There was a time before Eddie and I came to live with Sleam. I won’t go into details but I will say they didn’t like me and I didn’t like them, which is why I peed on their bed, a lot. That kind of backfired as they dumped me at the Shelter. I didn’t like it there, small spaces, and lots of strangers coming and going. I’d overheard people talking about Eddie, this black and white cat; he’d been there a year already and was running out of hope. He used to hide under the cages all day long, all on his own. Eddie didn’t play the game you see, the ‘customer service smile and purr game’. I got to hang out with him though, I liked him, he was my age almost, and a funny cat. Anyway, one day, this tall woman came in and lay on the floor and talked to us both as we hid under a huge cage in the corner room. Eddie went over to her, purred loudly, and then climbed onto her lap. I was amazed. I followed him. She took us both home. Life has never been so good.
It’s funny how much I love being held these days. I used to fuss and cry when she’d pick me, but Sleam would stroke me, once, maybe twice, and then put me down again. It felt good to be held though so I let her pick me up more and more. Now though, like I said, it’s her coming to me. My tummy hurts and it feels good to be held so I let her cuddle me. The other night I fell asleep on her chest. The dogs were on the bed too, well, not Harold, he’s happier on the floor-tiles.
I usually join him during the night but this time, it rained and Rosie and Ollie and even the annoying little kitten Stevie slept with me and Sleam. Stevie, I shouldn’t call him little any more, he’s bigger than me now I’ve lost all this weight. He was the one-pound weakling when he was found in a woodpile and came to live with us.
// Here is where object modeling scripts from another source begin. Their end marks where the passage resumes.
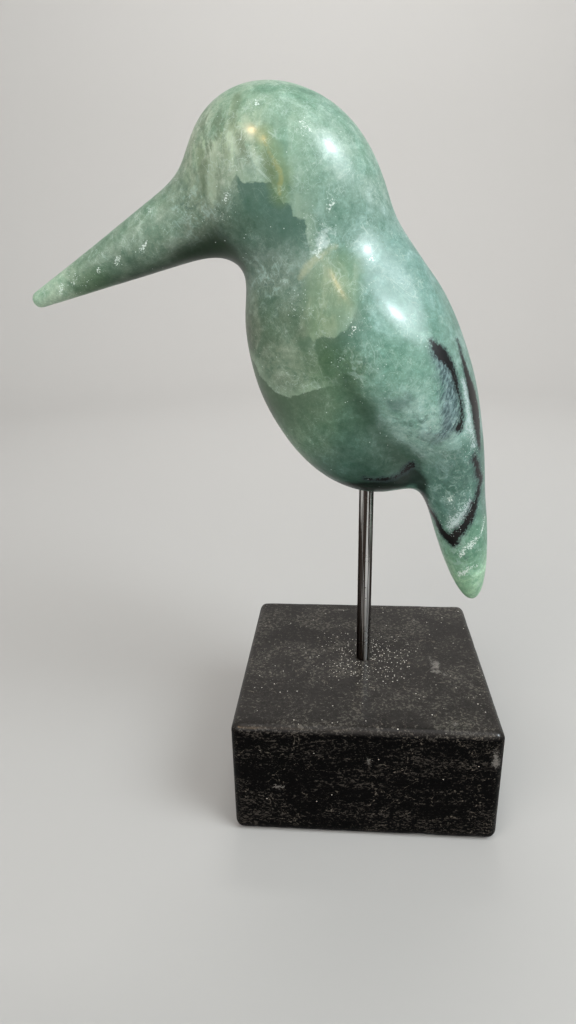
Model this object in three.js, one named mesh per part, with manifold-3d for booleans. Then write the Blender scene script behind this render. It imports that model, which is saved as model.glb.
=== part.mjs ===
// A carved stone bird on a steel rod over a square stone plinth.
// Millimetres, +Z up. The origin is the middle of the plinth's underside. The beak points along -X, and the bird's
// left and right sides mirror each other in the plane y = 0, which holds the rod.

import * as THREE from "three";
import { mergeVertices } from "three/addons/utils/BufferGeometryUtils.js";
import Module from "manifold-3d";

// Plinth: a square block with eased edges.
const plinthWidth = 105;
const plinthDepth = 105;
const plinthHeight = 51;
const plinthEdgeRadius = 3;
const plinthCornerRadius = 1; // of the flat top's outline; the upright corners add the edge radius to it
const plinthEdgeSteps = 4;

// Rod: plain round bar, set in a blind hole at each end.
const rodDiameter = 6;
const rodShown = 79.4; // from the plinth's top to the bird's underside
const rodInPlinth = 25;
const rodInBird = 28;
const socketGap = 0.3; // all round the rod and past its ends
const rodSides = 24;

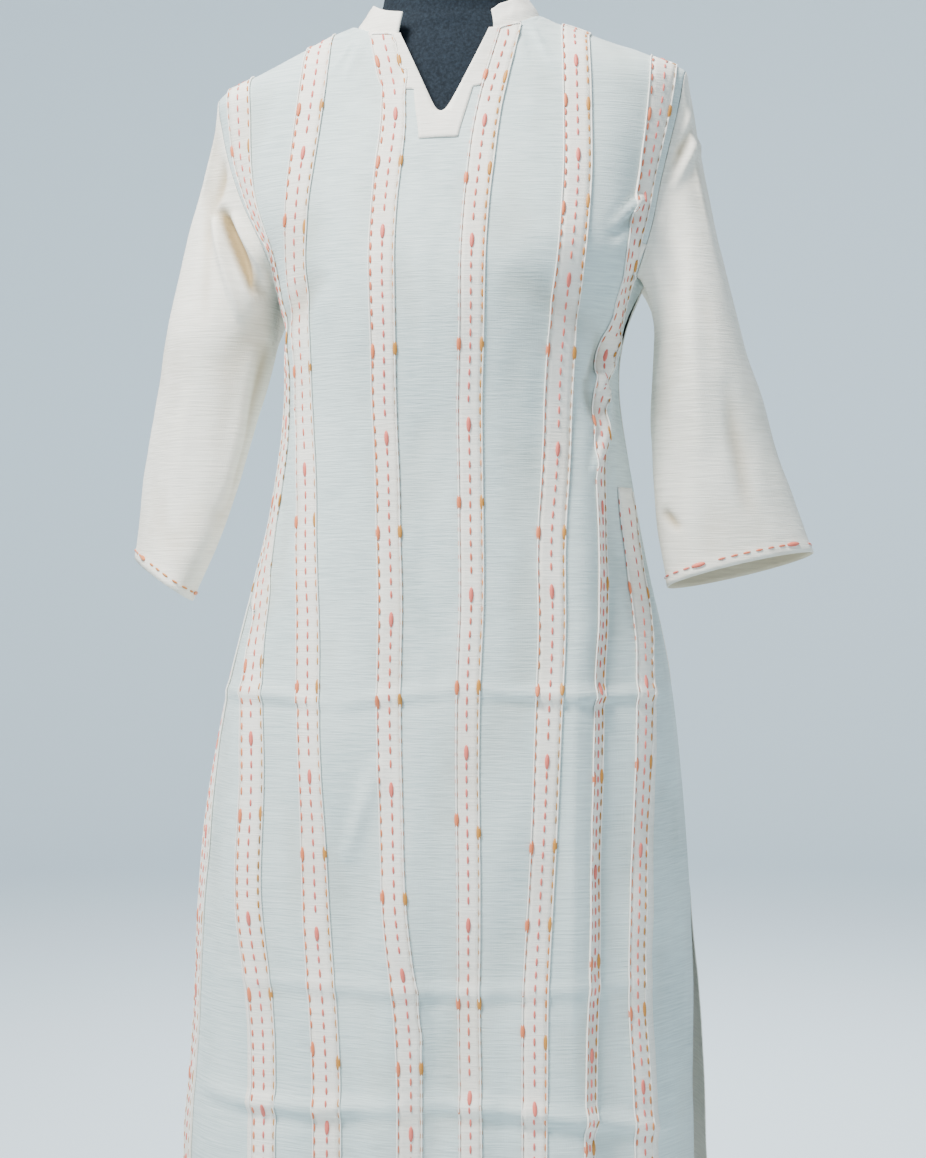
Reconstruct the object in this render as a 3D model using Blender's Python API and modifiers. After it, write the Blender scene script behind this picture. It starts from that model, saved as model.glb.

He got so sick that Sleam had to hold him to her heart for days before he started drinking goat’s milk.
Anyway, the little tiger, Stevie’s learnt to be a great little mouser. Sleam’s home will still be rodent free; that was my job you know, keeping the kitchen clean of critters. Eddie, he went outside most days, hanging out in the yard, watching the birds, didn’t catch anything but he liked to hang out with the dogs. He even raised a few puppies. Eddie didn’t come back one night though; we’ve all missed him horribly. Stevie makes me think of Eddie, he wants to be a dog too, always playing with Rosie and following Ollie around the yard. Funny boys.
These last few weeks Sleam and I have a new routine. She feeds me junk food, oh my, oh my, I do love this food. Whiskas, Friskies, fresh salmon, ham, you name it, whatever I want she goes to Santa Fe and picks it up, even catnip!
I can’t keep the food down any more, but I try to hide how bad it is. Sleam hears me though, wakes up in the middle of the night, and simply cleans up my mess then strokes my head until I stop heaving. She picks me up and takes me to bed with her.
I hadn’t wanted to tell her about the cancer but her friend the vet worked it out. Sleam didn’t take the news well, but I didn’t expect her too. She rallied around though. Her job even let her have time off to be with me. I’m glad. She’d talked to the vet and they’d decided on a Friday to let me go but I wanted Thursday. I kept telling her, each time she held me, but she didn’t hear until she got to work one day. That voice in her head was me. Her boss told her to take the day off.
Yep, these last few weeks have been pretty amazing. Today, Thursday, the dogs sniff me, sleep next to me, they’re being gentle. I like being near them all. Even Ollie is cuddling me. He still steals my food but I don’t mind.
Stevie is outside in the tree, oh here he is, come to check on us. Rosie takes a nap with me whenever she gets a chance.
Sleam is writing. I sit in the sun and dictate to her. It’s a good day. I’ve had a great life – did I mention that? Life with Sleam and family has been wonderful. I know I’ve been loved. How good is that? I’ve known love.
4 thoughts on “Kristie’s Story (in her own words)”
That’s so sad. I hope you are doing okay xxx
I am, thanks. Writing this brought me peace.
What a wonderful (and sad) story, thank you for sharing and loving a sweet kitty muffin.